The problem – Transcribe only the lines from the line with "extrude(amount=fork_web)" through the line with "Socket = bpy.types.NodeSocket", exactly, counting both of those lines as part of the stretch.

[CAD and scene scripts]
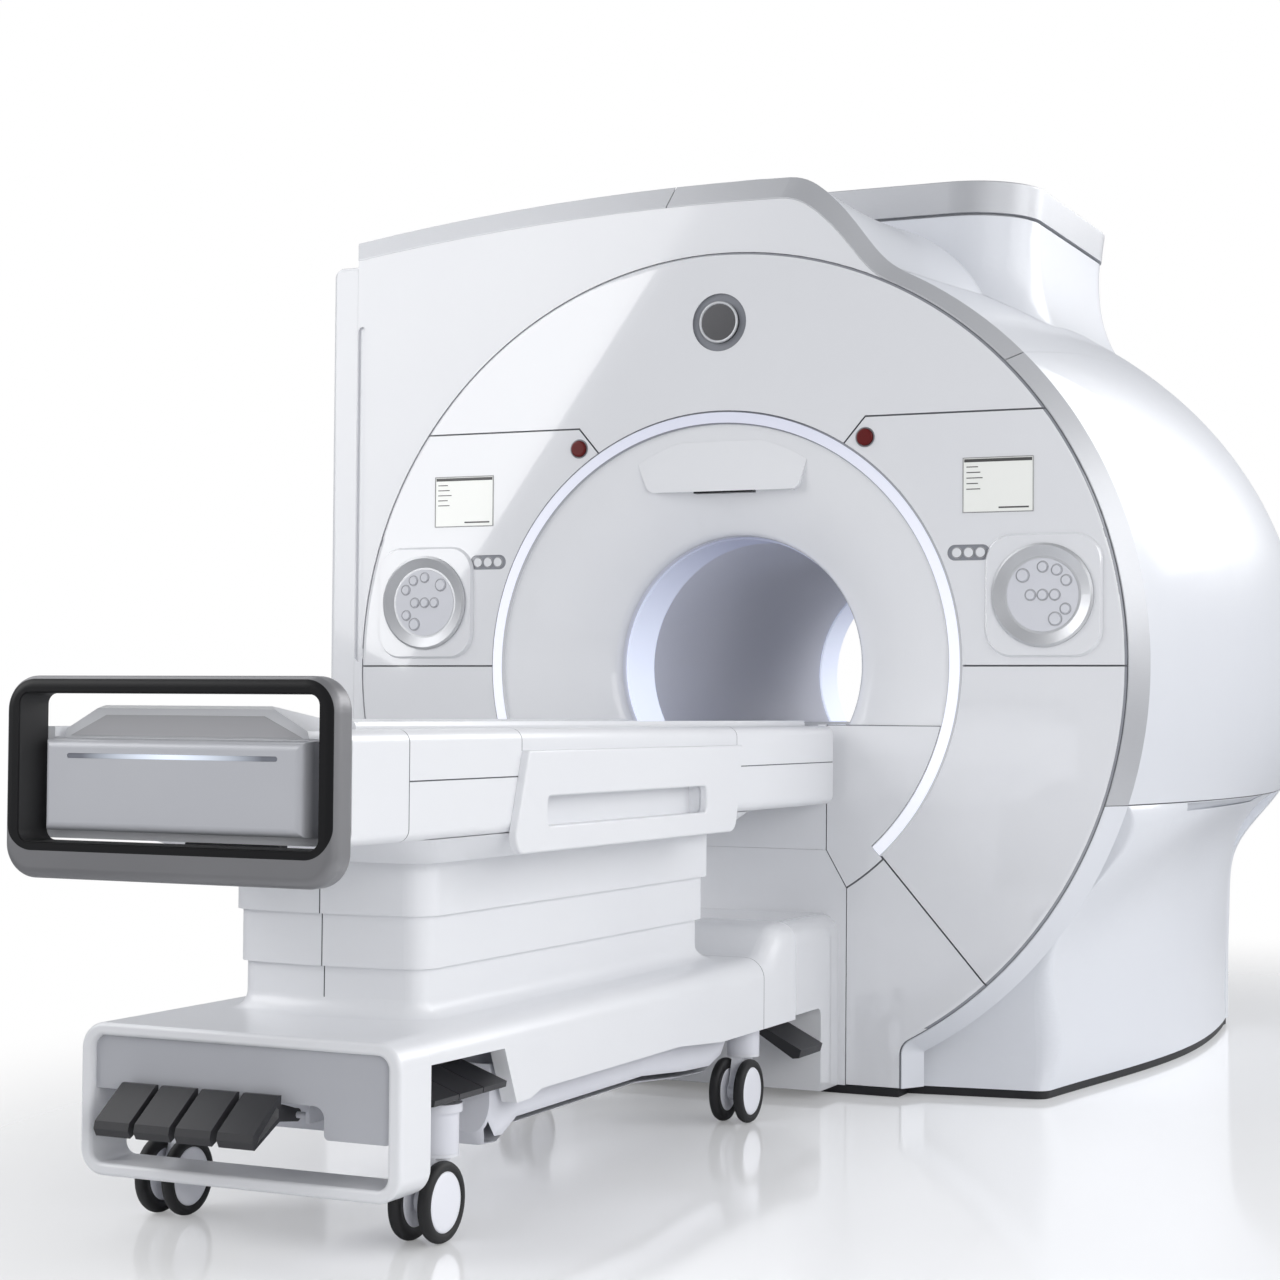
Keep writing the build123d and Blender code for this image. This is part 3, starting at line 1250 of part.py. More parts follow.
# Table top: two side mouldings with the channel floor between them, and the foot-end cap in the same section
with BuildSketch() as deck_section:
    with Locations((0, (deck_bottom + deck_top) / 2)):
        Rectangle(2 * deck_half, deck_top - deck_bottom)
    fillet(deck_section.vertices().group_by(Axis.Y)[-1], deck_shoulder)
    fillet(deck_section.vertices().group_by(Axis.Y)[0], deck_heel)
    with Locations((0, bridge_top)):
        Rectangle(2 * channel_half, deck_top, align=(Align.CENTER, Align.MIN), mode=Mode.SUBTRACT)
    with Locations((channel_half + joint_gap / 2, deck_top), (-channel_half - joint_gap / 2, deck_top)):
        Rectangle(joint_gap, 2 * deck_top, mode=Mode.SUBTRACT)
with BuildPart() as deck_trough:
    with BuildSketch(facing(deck_front)):
        add(deck_section.sketch)
    extrude(amount=-(deck_rear - deck_front))
    with Locations((0, (deck_front + deck_rear) / 2, deck_ceiling)):
        Box(2 * deck_cavity, deck_rear - deck_front - 2 * deck_wall, deck_top, mode=Mode.SUBTRACT,
            align=(Align.CENTER, Align.CENTER, Align.MAX))
    for hand in (-1, 1):
        for first, last in ((deck_front, handle_top[0]), (handle_top[1], deck_rear)):
            with Locations((hand * deck_half, (first + last) / 2, side_seam_z)):
                Box(2 * seam_depth, last - first, groove_width, mode=Mode.SUBTRACT)
        with Locations((hand * (deck_half + 10), (grip_slot[0] + grip_slot[1]) / 2,
                        (grip_slot[2] + grip_slot[3]) / 2)):
            Box(2 * (grip_pocket + 10), grip_slot[1] - grip_slot[0] + 10, grip_slot[3] - grip_slot[2] + 4,
                mode=Mode.SUBTRACT)
with BuildPart() as foot_cap:
    with BuildSketch(facing(cap_front)):
        add(deck_section.sketch)
    extrude(amount=-(deck_front - joint_gap - cap_front))
    with Locations((0, cap_front + deck_wall, deck_ceiling)):
        Box(2 * deck_cavity, deck_front - cap_front, deck_top, mode=Mode.SUBTRACT,
            align=(Align.CENTER, Align.MIN, Align.MAX))
with BuildPart() as table_deck:
    add(deck_trough.part)
    add(foot_cap.part)
save(table_deck, "table_deck")

# Side handles, one on each side of the table top
with BuildPart() as side_handles:
    for hand in (-1, 1):
        with BuildSketch(Plane.YZ.offset(hand * (deck_half + joint_gap))) as handle_shape:
            add(polygon([(handle_top[0], handle_high), (handle_top[1], handle_high),
                           (handle_foot[1], handle_low), (handle_foot[0], handle_low)]))
            fillet(handle_shape.vertices().group_by(Axis.Y)[0], 34)
            fillet(handle_shape.vertices().group_by(Axis.Y)[-1], 6)
            with Locations(((grip_slot[0] + grip_slot[1]) / 2, (grip_slot[2] + grip_slot[3]) / 2)):
                RectangleRounded(grip_slot[1] - grip_slot[0], grip_slot[3] - grip_slot[2], 14,
                                 mode=Mode.SUBTRACT)
        extrude(amount=hand * handle_skin)
    outer_faces = side_handles.faces().group_by(Axis.X)
    fillet(outer_faces[0].edges() + outer_faces[-1].edges(), 5)
save(side_handles, "side_handles")

# Housing at the foot end, with its light bar
with BuildPart() as end_housing:
    with BuildSketch(facing(cap_front - joint_gap)):
        with Locations((0, (housing_low + housing_high) / 2)):
            Rectangle(2 * housing_rear_half, housing_high - housing_low)
    with BuildSketch(facing(housing_face)):
        with Locations((0, (housing_low + housing_high) / 2)):
            Rectangle(2 * housing_face_half, housing_high - housing_low - 6)
    loft()
    fillet(end_housing.edges().filter_by(Axis.Y, reverse=True).group_by(Axis.Y)[0], 15)
    with BuildSketch(facing(housing_face)):
        with Locations((0, light_bar_z)):
            SlotOverall(light_bar_length, light_bar_width)
    extrude(amount=-light_bar_depth, mode=Mode.SUBTRACT)
save(end_housing, "end_housing")

with BuildPart() as end_light:
    with BuildSketch(facing(housing_face + light_bar_depth - joint_gap)):
        with Locations((0, light_bar_z)):
            SlotOverall(light_bar_length - 2 * fit_gap, light_bar_width - 2 * fit_gap)
    extrude(amount=light_bar_depth - joint_gap - 1)
save(end_light, "end_light")

# Push handle: a rounded loop round the foot end
with BuildPart() as loop_space:
    for y, side in ((loop_front, loop_front_side), (cap_front, loop_rear_side)):
        with BuildSketch(facing(y)):
            with Locations((0, (loop_low + loop_bottom_rail + loop_high - loop_top_rail) / 2)):
                RectangleRounded(2 * (loop_half - side),
                                 loop_high - loop_top_rail - loop_low - loop_bottom_rail, loop_inner_corner)
    loft()
with BuildPart() as push_handle:
    with BuildSketch(facing(cap_front - joint_gap)):
        with Locations((0, (loop_low + loop_high) / 2)):
            RectangleRounded(2 * loop_half, loop_high - loop_low, loop_corner)
    extrude(amount=cap_front - joint_gap - loop_front)
    fillet(push_handle.faces().group_by(Axis.Y)[0].face().outer_wire().edges(), loop_crown)
    fillet(push_handle.faces().group_by(Axis.Y)[-1].face().outer_wire().edges(), 12)
    add(loop_space.part, mode=Mode.SUBTRACT)
save(push_handle, "push_handle")

# Cradle that carries the patient into the bore, with the raised grip at its foot end
with BuildPart() as cradle:
    with BuildSketch(facing(cradle_front)):
        with BuildLine():
            dish = ThreePointArc((-cradle_half + 20, cradle_top), (0, cradle_top - cradle_dish),
                                 (cradle_half - 20, cradle_top))
            Polyline(dish @ 1, (cradle_half - 4, cradle_top), (cradle_half, cradle_top - 8),
                     (cradle_half, cradle_bottom), (-cradle_half, cradle_bottom), (-cradle_half, cradle_top - 8),
                     (-cradle_half + 4, cradle_top), dish @ 0)
        make_face()
    extrude(amount=-(cradle_rear - cradle_front))
    with BuildSketch(facing(cap_front)):
        add(polygon([(-wedge_foot, cradle_bottom), (wedge_foot, cradle_bottom), (wedge_foot - 4, cradle_bottom + 14),
                     (wedge_head, wedge_top), (-wedge_head, wedge_top), (-wedge_foot + 4, cradle_bottom + 14)]))
    extrude(amount=-(cradle_front + 12 - cap_front))
    with BuildSketch(across(cradle_half)):
        add(polygon([(cap_front - 1, wedge_top + 5), (cap_front - 1, wedge_top - 6), (cap_front + 10, wedge_top),
                       (cradle_front + 12, cradle_top - 2), (cradle_front + 12, wedge_top + 5)]))
    extrude(amount=2 * cradle_half, mode=Mode.SUBTRACT)
save(cradle, "cradle")

# Front pedals: sloping pads on arms that turn on one shaft
for number, x in enumerate(front_pedal_x, start=1):
    with BuildPart() as pedal:
        with BuildSketch(Plane.YZ.offset(x - front_pad_width / 2)):
            add(polygon(front_pad_line))
        extrude(amount=front_pad_width)
        with BuildSketch(Plane.YZ.offset(x - front_arm_width / 2)):
            add(polygon(front_arm_line))
            with Locations(front_pivot):
                Circle(hub_radius)
                Circle(shaft_radius + fit_gap, mode=Mode.SUBTRACT)
        extrude(amount=front_arm_width)
        if number == len(front_pedal_x):
            with BuildSketch(Plane.YZ.offset(x + front_pad_width / 2)):
                add(polygon(front_recess_line))
            extrude(amount=-front_recess_depth, mode=Mode.SUBTRACT)
    save(pedal, f"front_pedal_{number}")

# Side pedals, three in a row under the right-hand arch
for number in range(3):
    with BuildPart() as pedal:
        first = side_pedal_start + number * side_pedal_pitch
        with BuildSketch(facing(first)):
            add(polygon(side_pad_line))
            with Locations(side_pivot):
                Circle(hub_radius - 2)
                Circle(shaft_radius + fit_gap, mode=Mode.SUBTRACT)
        extrude(amount=-side_pad_width)
    save(pedal, f"side_pedal_{number + 1}")

# Pedal that releases the table from the magnet
with BuildPart() as dock_pedal:
    with BuildSketch(facing(dock_pad_ends[0])):
        add(polygon(dock_pad_line))
        with Locations(dock_pivot):
            Circle(hub_radius)
            Circle(shaft_radius + fit_gap, mode=Mode.SUBTRACT)
    extrude(amount=-(dock_pad_ends[1] - dock_pad_ends[0]))
save(dock_pedal, "dock_pedal")

# Four twin-wheel casters: a fork that swivels and a wheel pair that rolls
for number, (x, y) in enumerate(caster_places, start=1):
    wheel_y = y - caster_trail
    with BuildPart() as fork:
        with Locations((x, y, stem_bottom - joint_gap)):
            Cylinder(stem_radius, fork_plate, align=(Align.CENTER, Align.CENTER, Align.MAX))
            Cylinder(pin_radius, pin_length, align=(Align.CENTER, Align.CENTER, Align.MIN))
        with BuildSketch(Plane.YZ.offset(x - fork_web / 2)):
            add(polygon([(y + stem_radius - 6, stem_bottom - fork_plate / 2), (wheel_y + 20, wheel_radius - 6),
                           (wheel_y - 18, wheel_radius + 8), (y - stem_radius + 4, stem_bottom - fork_plate / 2)]))
            with Locations((wheel_y, wheel_radius)):
                Circle(axle_hub)
                Circle(axle_radius + fit_gap, mode=Mode.SUBTRACT)
        extrude(amount=fork_web)
    save(fork, f"caster_fork_{number}")
    with BuildPart() as wheels:
        for hand in (-1, 1):
            with BuildSketch(Plane.YZ.offset(x + hand * wheel_inner)):
                with Locations((wheel_y, wheel_radius)):
                    Circle(wheel_radius)
            extrude(amount=hand * wheel_width)
        fillet(wheels.edges().filter_by(GeomType.CIRCLE), 7)
        with BuildSketch(Plane.YZ.offset(x - wheel_inner - 1)):
            with Locations((wheel_y, wheel_radius)):
                Circle(axle_radius)
        extrude(amount=2 * wheel_inner + 2)
    save(wheels, f"caster_wheels_{number}")
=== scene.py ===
"""Looks of the scanner: finishes, small fittings, studio and camera round the frozen frame."""

import logging
import math
from dataclasses import dataclass, field, replace
from enum import Enum
from functools import cache
from typing import Callable, Sequence

import bmesh
import bpy
from mathutils import Matrix, Vector


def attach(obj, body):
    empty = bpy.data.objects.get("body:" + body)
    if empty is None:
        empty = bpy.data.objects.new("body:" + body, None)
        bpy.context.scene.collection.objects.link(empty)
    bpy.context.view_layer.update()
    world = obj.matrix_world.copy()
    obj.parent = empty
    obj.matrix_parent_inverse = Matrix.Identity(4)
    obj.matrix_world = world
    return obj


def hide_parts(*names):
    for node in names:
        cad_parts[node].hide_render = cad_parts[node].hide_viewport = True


Point = tuple[float, float]
Place = tuple[float, float, float]
Colour = tuple[float, float, float]
Tree = bpy.types.NodeTree
Node = bpy.types.Node
Socket = bpy.types.NodeSocket

LOG = logging.getLogger("scanner")
ISO_HEIGHT = 1.1
FACE_Y = -0.874
SHARP_ANGLE = math.radians(38)
GRAIN_DEPTH = 0.001
ON_AXIS = 1e-7
FORWARD = Vector((0, -1, 0))
FLOAT, COLOUR, VECTOR = "NodeSocketFloat", "NodeSocketColor", "NodeSocketVector"

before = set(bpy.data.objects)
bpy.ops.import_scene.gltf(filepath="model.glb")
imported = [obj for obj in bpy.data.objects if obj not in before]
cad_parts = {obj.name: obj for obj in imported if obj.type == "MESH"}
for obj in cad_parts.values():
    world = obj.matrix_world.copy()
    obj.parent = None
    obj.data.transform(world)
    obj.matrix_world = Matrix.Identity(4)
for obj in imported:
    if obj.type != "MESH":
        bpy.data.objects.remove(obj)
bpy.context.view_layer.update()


class Grain(Enum):
    """Kinds of surface effect a finish can use."""

    MOULDED = "moulded_surface"
    BRUSHED = "brushed_surface"


class Along(Enum):
    """Directions in the shared frame; BORE is the distance from the bore axis."""

    X = "X"
    Y = "Y"
    Z = "Z"
    BORE = "Bore Radius"


@dataclass(frozen=True)
class Seam:
    """A fine joint line across a surface, at one place and between two limits.

    Fields:
        across: Direction in which the place is measured.
        place: Where the line lies, in metres.
        half_width: Half the width of the line.
        along: Direction in which the limits are measured.
        low: Lower limit.
        high: Upper limit.
    """

    across: Along
    place: float
    half_width: float = 0.0012
    along: Along = Along.Z
    low: float = -50.0
    high: float = 50.0


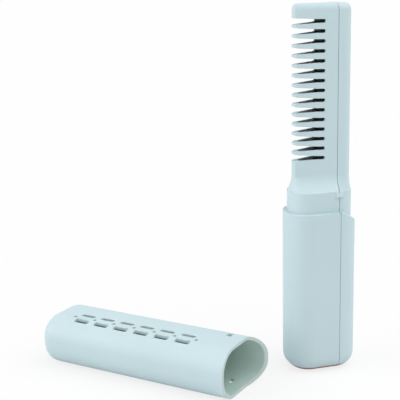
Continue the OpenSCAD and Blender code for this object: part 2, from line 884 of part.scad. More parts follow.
module heater_film() {
    color([0.80, 0.45, 0.10]) at_heaters()
        translate([comb_back_x + heater_t, -heater_w / 2 - film_over, -heater_len / 2])
            cube([film_t, heater_w + 2 * film_over, heater_len]);
}

module heater_clamp() {
    span = clamp_screw_rows[heater_count] - clamp_screw_rows[0] + 2 * clamp_end;
    color(steel) difference() {
        union() {
            translate([clamp_x, -clamp_w / 2, heater_mid_z - span / 2]) cube([clamp_t, clamp_w, span]);
            for (z = clamp_screw_rows) translate([comb_back_x, 0, z]) rotate([0, 90, 0])
                cylinder(d = clamp_post_d, h = clamp_x - comb_back_x + eps);
        }
        for (z = clamp_screw_rows) translate([0, 0, z]) rotate([0, 90, 0])
            cylinder(d = clamp_screw_d + hole_clear, h = far);
    }
}

module clamp_screws() {
    color(steel) for (z = clamp_screw_rows)
        translate([clamp_x + clamp_t + clamp_head_h, 0, z]) rotate([0, -90, 0])
            screw(clamp_screw_d, clamp_head_d, clamp_head_h, clamp_screw_len);
}

module thermistor() {
    bead_r = 0.8;
    bead_half = 1;
    wire_d = 0.5;
    wire_x = 0.35;
    wire_len = 12;
    beside_y = heater_w / 2 + film_over + bead_r + 0.15;
    color([0.12, 0.12, 0.12]) translate([comb_back_x + bead_r, beside_y, clamp_screw_rows[1]]) {
        rotate_extrude()
            polygon([[0, -bead_half], [bead_r - 0.1, -bead_half], [bead_r, -0.7], [bead_r, 0.6],
                [0.5, bead_half], [0, bead_half]]);
        for (s = [-1, 1]) translate([s * wire_x, 0, -wire_len])
            cylinder(d = wire_d, h = wire_len - bead_half + 0.2);
    }
}

module thermal_fuse() {
    sleeve_d = 2.2;
    sleeve_len = 10;
    wire_d = 0.7;
    wire_len = 11;
    beside_y = heater_w / 2 + film_over + sleeve_d / 2 - 0.2;
    color([0.80, 0.80, 0.74])
        translate([comb_back_x + sleeve_d / 2, -beside_y, heater_mid_z - sleeve_len / 2]) {
            cylinder(d = sleeve_d, h = sleeve_len, $fn = 24);
            translate([0, 0, -wire_len]) cylinder(d = wire_d, h = wire_len + 0.5, $fn = 16);
        }
}

module heater_leads() {
    start = [comb_back_x + heater_t / 2, 2.6, clamp_screw_rows[0] + heater_gap / 2];
    bend_z = neck_z + 1.5;
    end = [board_mid_x + 5, board_y + board_t / 2, board_z + board_h];
    color([0.85, 0.85, 0.82]) for (s = [-1, 1])
        lead([[start[0], s * start[1], start[2]], [start[0], s * start[1], bend_z],
            [end[0] + s * lead_pair_x, end[1], end[2] + 4], [end[0] + s * lead_pair_x, end[1], end[2]]]);
}

// Cap, drawn as if on the comb, with its rim at height 0 and its closed end up
module cap_solid(k) {
    translate([0, 0, cap_len - k]) mirror([0, 0, 1])
        pebble(grip_w - 2 * k, grip_d - 2 * k, grip_corner - k, base_round - k, cap_len + rim_drop + 2);
}

// Rounded vent slot, lying along the cap
module vent_slot() {
    square([vent_w, vent_len - vent_w], center = true);
    for (s = [-1, 1]) translate([0, s * (vent_len - vent_w) / 2]) circle(d = vent_w, $fn = 24);
}

// Vents over the teeth side: round ones in the middle and a row of slots on each side of them
module cap_vents() {
    translate([vent_x, vent_depth - grip_d / 2, vent_z0])
        rotate([90, 0, 0]) linear_extrude(vent_depth + 1) {
            for (i = [0:vent_count]) translate([0, i * vent_pitch]) circle(d = vent_dot_d, $fn = 24);
            for (i = [0:vent_count - 1], s = [-1, 1])
                translate([s * vent_rows / 2, (i + 0.5) * vent_pitch]) vent_slot();
        }
}

module cap_shell() {
    color(shell_color)
        translate([cap_x, cap_y, grip_d / 2]) rotate([0, 0, cap_turn]) rotate([-90, 0, 0])
            difference() {
                cap_solid(0);
                cap_solid(cap_wall);
                translate([0, 0, -rim_z]) below_rim();
                cap_vents();
                for (s = [-1, 1])
                    translate([seam_x - slit_w / 2, s * grip_d / 2 - 3, latch_z - rim_z - slit_h / 2])
                        cube([slit_w, 6, slit_h]);
            }
}

main_shell();
spine_cover();
end_cap();
end_cap_screws();
power_button();
switch_plunger();
tactile_switch();
light_guide();
indicator_leds();
control_board();
board_chips();
board_screws();
battery_cells();
battery_tabs();
battery_cradle();
battery_leads();
charge_board();
charge_screws();
charge_leads();
usb_port();
heating_comb();
comb_seats();
ceramic_heaters();
heater_film();
heater_clamp();
clamp_screws();
thermistor();
thermal_fuse();
heater_leads();
cap_shell();
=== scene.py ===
import json
import math
import bmesh
import bpy
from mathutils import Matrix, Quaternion, Vector
from mathutils.bvhtree import BVHTree


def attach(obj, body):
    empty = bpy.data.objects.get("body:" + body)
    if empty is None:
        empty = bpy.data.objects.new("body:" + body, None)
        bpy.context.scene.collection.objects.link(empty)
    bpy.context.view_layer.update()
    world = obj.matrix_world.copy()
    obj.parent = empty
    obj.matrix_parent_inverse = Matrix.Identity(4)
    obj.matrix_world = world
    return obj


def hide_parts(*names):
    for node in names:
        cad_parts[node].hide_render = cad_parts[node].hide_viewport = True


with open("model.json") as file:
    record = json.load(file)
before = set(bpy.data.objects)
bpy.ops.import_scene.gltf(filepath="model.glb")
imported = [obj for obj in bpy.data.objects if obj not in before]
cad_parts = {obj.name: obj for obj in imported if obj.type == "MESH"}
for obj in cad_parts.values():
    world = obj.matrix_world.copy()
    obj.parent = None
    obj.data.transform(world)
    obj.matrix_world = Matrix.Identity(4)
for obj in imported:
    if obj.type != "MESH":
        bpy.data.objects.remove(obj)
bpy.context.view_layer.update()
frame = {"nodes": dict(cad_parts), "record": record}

mm = 0.001
print("frame loaded:", len(frame["nodes"]), "nodes")


# Camera first, so that every later choice is judged from it
cameraSettings = {
    "place": (-206.3 * mm, -496.2 * mm, 233.9 * mm),
    "heading": (0.2644, 0.9644, 0.0),
    "pitch": -13.98,      # degrees, below the horizon
    "roll": -1.36,        # degrees
    "lens": 86.7,
    "sensor": 36.0,
    "clip": (0.02, 60.0),
}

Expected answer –
        extrude(amount=fork_web)
    save(fork, f"caster_fork_{number}")
    with BuildPart() as wheels:
        for hand in (-1, 1):
            with BuildSketch(Plane.YZ.offset(x + hand * wheel_inner)):
                with Locations((wheel_y, wheel_radius)):
                    Circle(wheel_radius)
            extrude(amount=hand * wheel_width)
        fillet(wheels.edges().filter_by(GeomType.CIRCLE), 7)
        with BuildSketch(Plane.YZ.offset(x - wheel_inner - 1)):
            with Locations((wheel_y, wheel_radius)):
                Circle(axle_radius)
        extrude(amount=2 * wheel_inner + 2)
    save(wheels, f"caster_wheels_{number}")
=== scene.py ===
"""Looks of the scanner: finishes, small fittings, studio and camera round the frozen frame."""

import logging
import math
from dataclasses import dataclass, field, replace
from enum import Enum
from functools import cache
from typing import Callable, Sequence

import bmesh
import bpy
from mathutils import Matrix, Vector


def attach(obj, body):
    empty = bpy.data.objects.get("body:" + body)
    if empty is None:
        empty = bpy.data.objects.new("body:" + body, None)
        bpy.context.scene.collection.objects.link(empty)
    bpy.context.view_layer.update()
    world = obj.matrix_world.copy()
    obj.parent = empty
    obj.matrix_parent_inverse = Matrix.Identity(4)
    obj.matrix_world = world
    return obj


def hide_parts(*names):
    for node in names:
        cad_parts[node].hide_render = cad_parts[node].hide_viewport = True


Point = tuple[float, float]
Place = tuple[float, float, float]
Colour = tuple[float, float, float]
Tree = bpy.types.NodeTree
Node = bpy.types.Node
Socket = bpy.types.NodeSocket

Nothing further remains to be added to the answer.